The progress photos show that Halderman and DeLaRossa came up with several proposals. Design of the front end and side scallops were pretty well set by April 1958, and the design of the taillight area came together the following month. According to Halderman, because of time pressures, he borrowed the distinctive side scallops that wrapped around the taillights of the Falcon directly from the Levacar he had designed immediately before he was assigned to the Falcon project. Those side scallops that encircled the taillights became the most distinctive element of the ’60 Falcon’s design.

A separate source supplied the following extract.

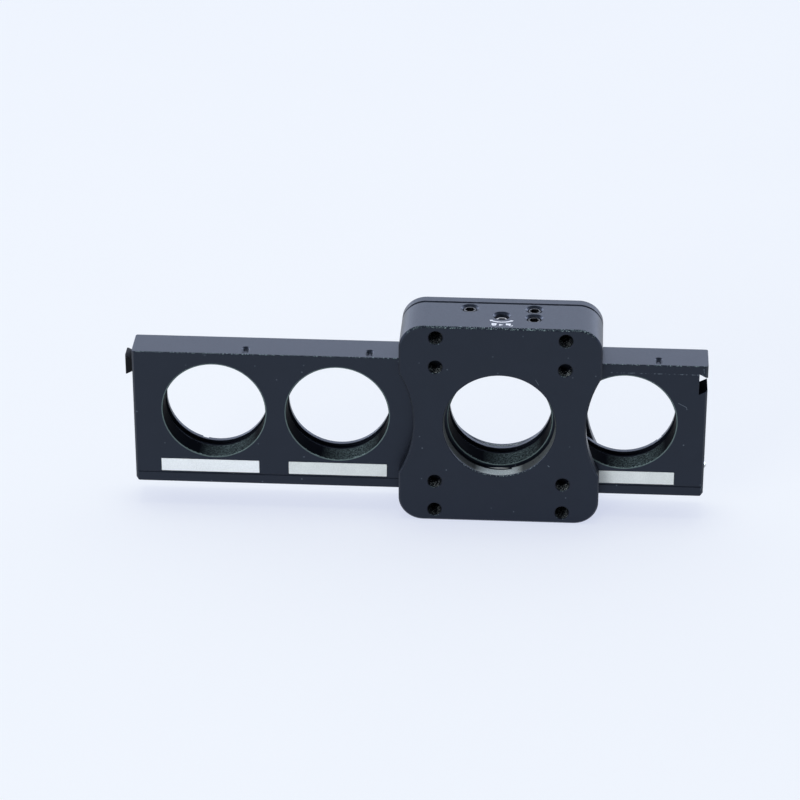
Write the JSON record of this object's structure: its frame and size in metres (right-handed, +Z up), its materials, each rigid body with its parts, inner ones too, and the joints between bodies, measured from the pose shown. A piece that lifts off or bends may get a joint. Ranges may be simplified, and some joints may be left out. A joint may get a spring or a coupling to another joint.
{
  "type": "cage filter mount",
  "caption": "Cage filter mount: a waisted black housing with threaded aperture and a sliding row of linked filter modules with click stops",
  "frame": {"origin": "On the optical axis, at the housing's front face.", "axes": "+X along the slider to the right seen from the front, +Y from the front face into the depth, +Z up."},
  "size_m": [0.1366, 0.0162, 0.0508],
  "materials": {
    "anodised_housing": "satin black anodised aluminium",
    "anodised_slider": "satin black anodised aluminium",
    "anodised_ring": "satin black anodised aluminium",
    "black_steel": "black oxide steel",
    "bright_steel": "bare stainless steel",
    "spring_steel": "drawn spring wire",
    "ball_steel": "polished ball bearing steel",
    "brass_sleeve": "turned",
    "nylon": "natural nylon",
    "label_plastic": "pale write-on strip"
  },
  "bodies": {
    "housing": {"housing_body": "anodised_housing", "rear_cover": "anodised_housing", "cover_screws": "black_steel", "guide_screws": "black_steel", "guide_pads": "nylon", "detent_sleeve": "bright_steel", "detent_spring": "spring_steel"},
    "slider": {"module_left": "anodised_slider", "module_right": "anodised_slider", "link_tongue_left": "black_steel", "link_tongue_right": "black_steel", "link_screw_left": "black_steel", "link_screw_right": "black_steel", "catch_sleeve_left": "brass_sleeve", "catch_sleeve_right": "brass_sleeve", "catch_spring_left": "spring_steel", "catch_spring_right": "spring_steel", "retaining_ring_1": "anodised_ring", "retaining_ring_2": "anodised_ring", "retaining_ring_3": "anodised_ring", "retaining_ring_4": "anodised_ring", "label_1": "label_plastic", "label_2": "label_plastic", "label_3": "label_plastic", "label_4": "label_plastic"},
    "detent_ball": {"detent_ball": "ball_steel"},
    "lock_pad": {"lock_pad": "nylon"},
    "lock_screw": {"lock_screw": "bright_steel"},
    "catch_ball_left": {"catch_ball_left": "ball_steel"},
    "catch_ball_right": {"catch_ball_right": "ball_steel"}
  },
  "joints": [
    {"name": "slider_travel", "type": "slide", "parent": "housing", "child": "slider", "axis": [1, 0, 0], "range_m": [-0.029, 0.0671]},
    {"name": "detent_ball_lift", "type": "slide", "parent": "housing", "child": "detent_ball", "axis": [0, 0, 1], "range_m": [-0.00048, 0], "stiffness_N_per_m": 400, "springref_m": -0.0028, "deforming": ["detent_spring"]},
    {"name": "lock_pad_press", "type": "slide", "parent": "housing", "child": "lock_pad", "axis": [0, 0, 1], "range_m": [-0.00033, 0]},
    {"name": "lock_screw_turn", "type": "hinge", "parent": "lock_pad", "child": "lock_screw", "pos_m": [0, 0.0067, 0.02], "axis": [0, 0, 1], "range_deg": [-170, 0]},
    {"name": "left_catch_press", "type": "slide", "parent": "slider", "child": "catch_ball_left", "axis": [1, 0, 0], "range_m": [-0.0006, 0], "stiffness_N_per_m": 400, "springref_m": 0.002, "deforming": ["catch_spring_left"]},
    {"name": "right_catch_press", "type": "slide", "parent": "slider", "child": "catch_ball_right", "axis": [1, 0, 0], "range_m": [-0.0006, 0], "stiffness_N_per_m": 400, "springref_m": 0.002, "deforming": ["catch_spring_right"]}
  ],
  "couplings": [
    {"joint": "lock_screw_turn", "follows": "lock_pad_press", "rad_per_m": 8976}
  ]
}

With a wheelbase of 109.5 inches, the unibody 1960 Ford Falcon had a gross weight of a little less than 2,300 lbs. It was powered by an inline 6-cylinder engine and was available that first year only as 2- and 4-door sedans. The Falcon did show a family resemblance to the big Ford, but it certainly wasn’t a small car as that term was understood in Europe and Asia. Nevertheless, its first year sales of 435,676 outsold its ’60 Corvair and Valiant competitors by large margins. (First year sales of the Corvair were 250,007, with 194,292 for the Valiant.) To the surprise of many, sales proved that McNamara wasn’t the only one who liked the bare bones but honest little Falcon. However, by the time the Falcon’s sales success was fully realized, McNamara had become president of Ford, and had quickly moved on to become president Kennedy’s secretary of defense.
The original body style of the ’60 Falcon was produced through the 1963 model year. After McNamara left, new models (convertible, station wagon, Ranchero and Sprint) and fancier options were offered, including stuffing a V-8 engine in the Falcon. The Falcon was followed by other smaller Fords, including the Maverick and the Pinto. And it was the basis for the ’65 Mustang. During its 10-year production run, however, the Falcon eventually grew larger as its sales grew smaller until it was finally discontinued.
It’s still surprising how many Ford vehicles or proposed vehicles were affected by the Edsel and its aftermath.